O mais importante para o sucesso de um aplicativo é a adesão do parceiro que tem ajudado menos, e isso é impossível de garantir. “O trabalho de gerenciamento do aplicativo ainda será visto como uma atribuição do papel da mulher”, diz Wong. “Construímos esse padrão normativo onde mulheres e mães têm a palavra final”.
No fim das contas, os aplicativos de tarefas têm poder limitado no que diz respeito a conseguir que um parceiro relutante ajude mais, e eles não podem desfazer séculos de sexismo. Pode ajudar a tornar mais visível quem faz o quê em casa, mas não pode mudar a situação, a menos que ambos os membros de um casal compreendam a necessidade de mudança, e essa continua sendo a maior barreira.

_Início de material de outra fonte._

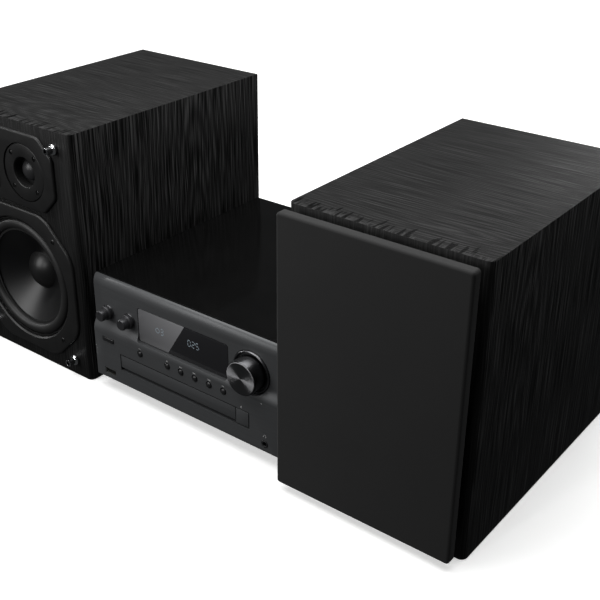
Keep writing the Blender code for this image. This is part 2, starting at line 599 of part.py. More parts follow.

“Muitas vezes sou abordado por empreendedores de [aplicativos de tarefas] e o feedback que quase sempre dou é: ‘Como você vai garantir o comprometimento e a adesão masculina no aplicativo?’”, diz Daminger. “Esse é o maior obstáculo, e não conheço ninguém que tenha resolvido essa questão”.
Correção: Uma versão anterior da história se referia a Cortney Williamson usando o nome errado. Foi atualizado com o correto.